Uitspraak
21.1922 WIA
OVERWEGINGEN
.In het kader van een aanvraag op grond van de Wet werk en inkomen naar arbeidsvermogen (Wet WIA) heeft appellante het spreekuur bezocht van een verzekeringsarts. Deze arts heeft vastgesteld dat appellante belastbaar is met inachtneming van de beperkingen die hij heeft neergelegd in een Functionele Mogelijkhedenlijst (FML) van 5 november 2018. Een arbeidsdeskundige heeft vastgesteld dat appellante niet meer geschikt is voor het laatstelijk verrichte werk.
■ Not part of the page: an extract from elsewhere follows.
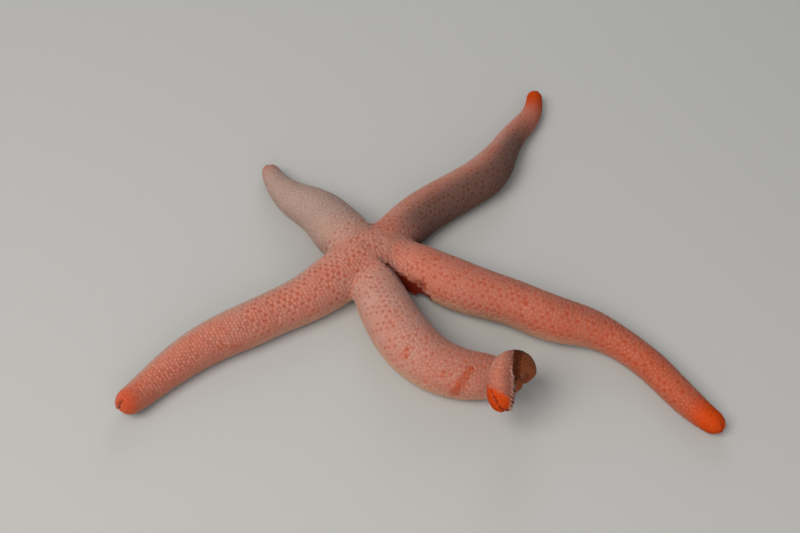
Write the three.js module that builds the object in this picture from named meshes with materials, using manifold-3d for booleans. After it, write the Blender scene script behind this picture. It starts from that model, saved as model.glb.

Hij heeft vervolgens functies geselecteerd en op basis van de drie functies met de hoogste lonen de mate van arbeidsongeschiktheid berekend. Bij besluit van 14 november 2018 heeft het Uwv appellante met ingang van 21 december 2018 een loongerelateerde WGA-uitkering toegekend, omdat appellante met ingang van die datum 54,34% arbeidsongeschikt is. Het bezwaar van appellante tegen dit besluit heeft het Uwv bij besluit van 31 oktober 2019 (bestreden besluit 1) ongegrond verklaard. Aan bestreden besluit 1 liggen een rapport van een verzekeringsarts bezwaar en beroep van 19 september 2019 en een rapport van een arbeidsdeskundige bezwaar en beroep van 29 oktober 2019 ten grondslag. De arbeidsdeskundige bezwaar en beroep heeft op basis van de door de verzekeringsarts bezwaar en beroep aangepaste FML de vastgestelde mate van arbeidsongeschiktheid van appellante ongewijzigd berekend op 35 tot 80%.